Brunt mentioned on Prime Time Sports during the fall of 2013, when talking about fighting's place in hockey, that he was working on a book with NHL player Jordin Tootoo. The book was published on October 21, 2014, entitled All The Way: My Life on Ice.

In October 2020, Stephen Brunt published a book written with executive director of the Professional Women's Hockey League Player's Association (PWHLPA), former NHL GM and media personality Brian Burke entitled "Burke's Law: A Life in Hockey".

==2010 Vancouver Winter Olympics==

===Torch relay controversy===
As the CTV-Rogers Olympic consortium won the broadcast rights to the 2010 Winter Olympics, Stephen Brunt became a central journalist leading up to and during the games. A minor controversy arose when it was announced that Brunt would be carrying the Olympic torch in Newfoundland. Brunt was initially singled out by the Toronto Sun and by the Toronto Star as being unethical as a journalist for carrying the torch. When confronted by the question of integrity and ethics of the relay on Primetime Sports, the conversation unfolded as follows:

Brunt: "This is a commercial endeavor. The torch relay, God love it, which is going to make people tear up and is a lovely thing, and a way of including people in the Olympic process, is sponsored. And it is corporate and underwritten. And spots were sold as part of the sponsorship package... This is all part of the machinery of the Olympic Games."
"You don't see an ethics problem?" asked Bob McCown.
"No," Brunt said, "because nobody is telling me what to say or what to do."
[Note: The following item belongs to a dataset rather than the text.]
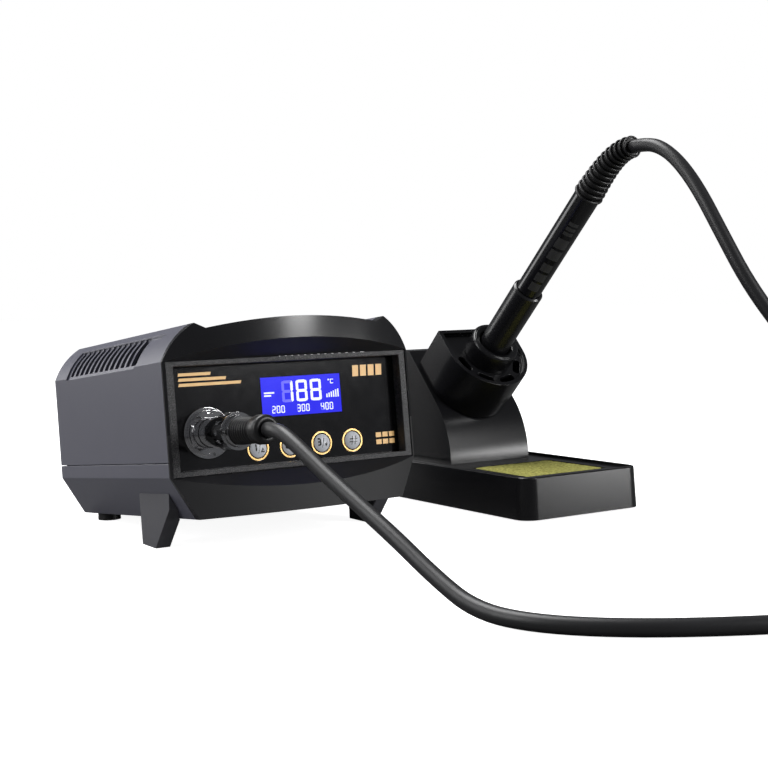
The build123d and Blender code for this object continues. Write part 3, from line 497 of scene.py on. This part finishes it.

The issue quickly subsided as it became clear that a wide variety of people were to carry the torch, including 25 other journalists from the Olympic Consortium.

===Video essay: What these Games mean to Canada===
Stephen Brunt worked throughout the Olympics writing stories, doing sports radio, and enjoying the games. His work culminated in a video essay which he wrote and performed the voiceover for, which aired just after Canada won Gold in Men's Hockey. The piece was entitled What these Games mean to Canada and summed up the Canadian experience during the Olympics.